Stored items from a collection
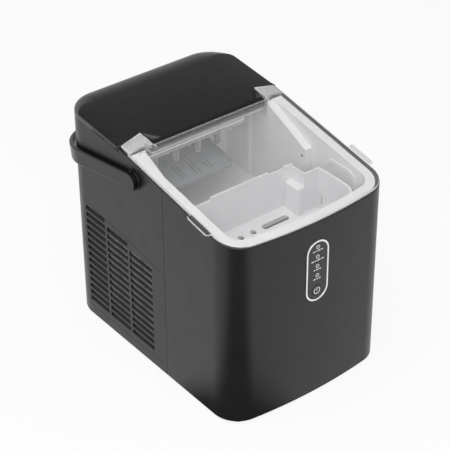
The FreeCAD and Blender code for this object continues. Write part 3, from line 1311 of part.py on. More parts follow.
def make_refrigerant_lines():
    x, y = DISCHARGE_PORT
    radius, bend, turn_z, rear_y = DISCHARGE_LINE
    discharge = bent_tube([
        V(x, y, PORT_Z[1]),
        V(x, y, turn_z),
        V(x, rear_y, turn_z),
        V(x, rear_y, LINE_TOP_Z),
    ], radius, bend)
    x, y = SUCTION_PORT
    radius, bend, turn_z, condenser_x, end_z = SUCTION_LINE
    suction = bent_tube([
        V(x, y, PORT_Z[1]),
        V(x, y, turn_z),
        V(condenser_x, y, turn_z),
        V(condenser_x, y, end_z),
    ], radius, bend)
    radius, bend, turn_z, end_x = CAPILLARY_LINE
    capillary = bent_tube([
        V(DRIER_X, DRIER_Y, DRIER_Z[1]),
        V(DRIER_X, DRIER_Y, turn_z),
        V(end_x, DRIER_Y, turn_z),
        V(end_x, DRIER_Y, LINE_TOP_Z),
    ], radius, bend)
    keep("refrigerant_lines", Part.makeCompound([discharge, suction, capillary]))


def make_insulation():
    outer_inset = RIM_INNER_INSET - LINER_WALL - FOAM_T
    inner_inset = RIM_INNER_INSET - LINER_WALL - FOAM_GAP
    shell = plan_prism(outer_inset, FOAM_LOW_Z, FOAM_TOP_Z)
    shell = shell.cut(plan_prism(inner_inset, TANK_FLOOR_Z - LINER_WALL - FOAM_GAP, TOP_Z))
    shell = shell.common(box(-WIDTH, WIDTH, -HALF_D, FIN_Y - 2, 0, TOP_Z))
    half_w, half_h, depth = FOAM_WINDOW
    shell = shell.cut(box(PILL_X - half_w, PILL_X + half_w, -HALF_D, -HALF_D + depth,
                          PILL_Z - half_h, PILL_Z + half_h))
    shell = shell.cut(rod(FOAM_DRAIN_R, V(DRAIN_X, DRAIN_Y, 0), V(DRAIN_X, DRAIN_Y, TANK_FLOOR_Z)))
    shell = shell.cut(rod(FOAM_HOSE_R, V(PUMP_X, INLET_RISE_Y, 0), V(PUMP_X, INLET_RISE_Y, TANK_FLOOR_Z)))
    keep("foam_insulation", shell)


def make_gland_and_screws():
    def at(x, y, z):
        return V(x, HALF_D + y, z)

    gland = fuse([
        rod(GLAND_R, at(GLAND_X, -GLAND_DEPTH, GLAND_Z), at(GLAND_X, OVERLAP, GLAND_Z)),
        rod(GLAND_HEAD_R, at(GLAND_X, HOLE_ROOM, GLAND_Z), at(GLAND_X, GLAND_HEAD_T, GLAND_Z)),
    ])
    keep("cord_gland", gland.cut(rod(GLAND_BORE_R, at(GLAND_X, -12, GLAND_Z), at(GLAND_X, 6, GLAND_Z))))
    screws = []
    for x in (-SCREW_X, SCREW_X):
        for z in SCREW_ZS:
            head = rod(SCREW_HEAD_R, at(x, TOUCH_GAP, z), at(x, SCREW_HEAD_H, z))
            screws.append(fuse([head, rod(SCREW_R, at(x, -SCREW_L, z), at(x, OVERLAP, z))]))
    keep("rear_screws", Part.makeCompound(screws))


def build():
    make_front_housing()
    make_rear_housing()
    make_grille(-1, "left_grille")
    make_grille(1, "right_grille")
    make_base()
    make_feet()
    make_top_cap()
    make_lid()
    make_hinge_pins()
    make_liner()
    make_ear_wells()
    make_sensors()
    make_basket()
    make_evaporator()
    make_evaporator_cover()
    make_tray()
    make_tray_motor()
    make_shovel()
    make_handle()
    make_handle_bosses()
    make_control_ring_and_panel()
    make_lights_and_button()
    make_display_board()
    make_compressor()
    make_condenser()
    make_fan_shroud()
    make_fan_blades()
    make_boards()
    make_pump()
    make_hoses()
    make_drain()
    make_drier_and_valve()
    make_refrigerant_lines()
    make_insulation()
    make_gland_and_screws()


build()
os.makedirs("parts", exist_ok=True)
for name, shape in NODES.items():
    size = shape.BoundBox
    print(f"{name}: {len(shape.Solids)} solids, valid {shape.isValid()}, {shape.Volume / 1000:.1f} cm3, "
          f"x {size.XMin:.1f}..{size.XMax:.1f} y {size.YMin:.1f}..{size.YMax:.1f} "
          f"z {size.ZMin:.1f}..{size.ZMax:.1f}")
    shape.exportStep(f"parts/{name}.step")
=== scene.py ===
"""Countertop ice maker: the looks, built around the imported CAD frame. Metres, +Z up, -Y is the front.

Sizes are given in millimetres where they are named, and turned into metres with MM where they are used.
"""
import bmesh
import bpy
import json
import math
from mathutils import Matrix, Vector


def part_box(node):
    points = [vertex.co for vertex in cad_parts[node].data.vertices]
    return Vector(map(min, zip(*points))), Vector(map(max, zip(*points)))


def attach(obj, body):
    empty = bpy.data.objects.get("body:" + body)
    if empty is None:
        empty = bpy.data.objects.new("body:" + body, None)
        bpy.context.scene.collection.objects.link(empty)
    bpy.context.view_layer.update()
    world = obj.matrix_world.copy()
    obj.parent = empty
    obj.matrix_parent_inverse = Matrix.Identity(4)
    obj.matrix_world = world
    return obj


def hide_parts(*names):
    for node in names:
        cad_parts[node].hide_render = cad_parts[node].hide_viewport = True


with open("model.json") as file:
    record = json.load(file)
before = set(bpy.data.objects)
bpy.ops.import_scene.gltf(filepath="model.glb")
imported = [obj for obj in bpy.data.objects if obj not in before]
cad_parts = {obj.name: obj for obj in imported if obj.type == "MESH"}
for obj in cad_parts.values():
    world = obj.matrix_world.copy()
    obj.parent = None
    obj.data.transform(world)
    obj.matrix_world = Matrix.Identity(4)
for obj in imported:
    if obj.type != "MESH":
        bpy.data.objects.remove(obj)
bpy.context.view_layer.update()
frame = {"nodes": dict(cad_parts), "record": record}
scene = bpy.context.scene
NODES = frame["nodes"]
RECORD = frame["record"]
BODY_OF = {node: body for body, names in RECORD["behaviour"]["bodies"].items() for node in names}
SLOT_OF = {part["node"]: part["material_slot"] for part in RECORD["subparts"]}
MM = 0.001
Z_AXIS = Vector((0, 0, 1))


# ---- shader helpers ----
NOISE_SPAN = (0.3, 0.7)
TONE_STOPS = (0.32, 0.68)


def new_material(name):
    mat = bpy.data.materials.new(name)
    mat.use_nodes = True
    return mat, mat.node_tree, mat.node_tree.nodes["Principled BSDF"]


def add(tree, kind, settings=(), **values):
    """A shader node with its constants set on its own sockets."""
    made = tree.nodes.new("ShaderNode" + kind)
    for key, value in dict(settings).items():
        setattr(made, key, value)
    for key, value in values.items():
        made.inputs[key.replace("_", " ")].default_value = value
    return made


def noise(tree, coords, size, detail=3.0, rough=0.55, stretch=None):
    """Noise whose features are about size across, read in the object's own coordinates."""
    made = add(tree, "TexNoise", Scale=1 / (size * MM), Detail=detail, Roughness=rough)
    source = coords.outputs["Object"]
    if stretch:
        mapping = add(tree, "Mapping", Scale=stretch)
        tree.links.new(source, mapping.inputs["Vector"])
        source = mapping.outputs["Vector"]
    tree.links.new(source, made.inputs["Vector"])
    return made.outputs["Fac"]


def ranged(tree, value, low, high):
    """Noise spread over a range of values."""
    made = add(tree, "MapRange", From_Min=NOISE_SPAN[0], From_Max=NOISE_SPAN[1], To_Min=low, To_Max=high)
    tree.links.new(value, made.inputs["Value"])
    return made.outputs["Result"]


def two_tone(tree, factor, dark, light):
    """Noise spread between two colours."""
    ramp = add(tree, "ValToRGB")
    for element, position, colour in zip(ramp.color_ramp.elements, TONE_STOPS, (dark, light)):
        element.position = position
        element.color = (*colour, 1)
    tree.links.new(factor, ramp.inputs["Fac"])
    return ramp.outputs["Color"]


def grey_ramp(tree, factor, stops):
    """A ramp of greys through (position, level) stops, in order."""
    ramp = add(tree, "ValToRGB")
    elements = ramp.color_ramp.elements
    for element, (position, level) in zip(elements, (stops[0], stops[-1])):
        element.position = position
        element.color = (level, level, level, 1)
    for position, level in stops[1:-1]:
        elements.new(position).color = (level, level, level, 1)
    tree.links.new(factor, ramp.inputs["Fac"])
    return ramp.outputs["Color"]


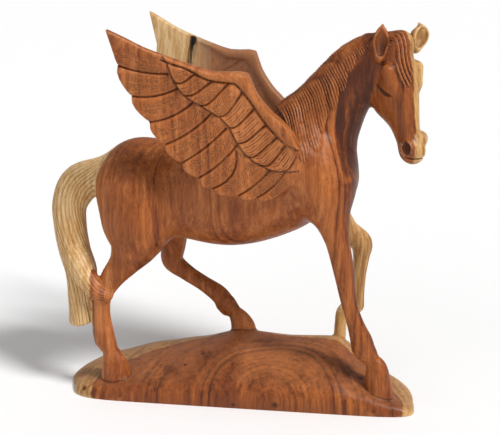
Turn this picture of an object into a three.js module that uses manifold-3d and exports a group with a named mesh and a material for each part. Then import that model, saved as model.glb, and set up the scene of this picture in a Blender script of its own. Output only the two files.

Task details - Output exactly one stretch of the listing: from the line containing "make_fan_shroud()" through the line containing "imported = [obj", both end lines included.

Answer to this exercise -
    make_fan_shroud()
    make_fan_blades()
    make_boards()
    make_pump()
    make_hoses()
    make_drain()
    make_drier_and_valve()
    make_refrigerant_lines()
    make_insulation()
    make_gland_and_screws()


build()
os.makedirs("parts", exist_ok=True)
for name, shape in NODES.items():
    size = shape.BoundBox
    print(f"{name}: {len(shape.Solids)} solids, valid {shape.isValid()}, {shape.Volume / 1000:.1f} cm3, "
          f"x {size.XMin:.1f}..{size.XMax:.1f} y {size.YMin:.1f}..{size.YMax:.1f} "
          f"z {size.ZMin:.1f}..{size.ZMax:.1f}")
    shape.exportStep(f"parts/{name}.step")
=== scene.py ===
"""Countertop ice maker: the looks, built around the imported CAD frame. Metres, +Z up, -Y is the front.

Sizes are given in millimetres where they are named, and turned into metres with MM where they are used.
"""
import bmesh
import bpy
import json
import math
from mathutils import Matrix, Vector


def part_box(node):
    points = [vertex.co for vertex in cad_parts[node].data.vertices]
    return Vector(map(min, zip(*points))), Vector(map(max, zip(*points)))


def attach(obj, body):
    empty = bpy.data.objects.get("body:" + body)
    if empty is None:
        empty = bpy.data.objects.new("body:" + body, None)
        bpy.context.scene.collection.objects.link(empty)
    bpy.context.view_layer.update()
    world = obj.matrix_world.copy()
    obj.parent = empty
    obj.matrix_parent_inverse = Matrix.Identity(4)
    obj.matrix_world = world
    return obj


def hide_parts(*names):
    for node in names:
        cad_parts[node].hide_render = cad_parts[node].hide_viewport = True


with open("model.json") as file:
    record = json.load(file)
before = set(bpy.data.objects)
bpy.ops.import_scene.gltf(filepath="model.glb")
imported = [obj for obj in bpy.data.objects if obj not in before]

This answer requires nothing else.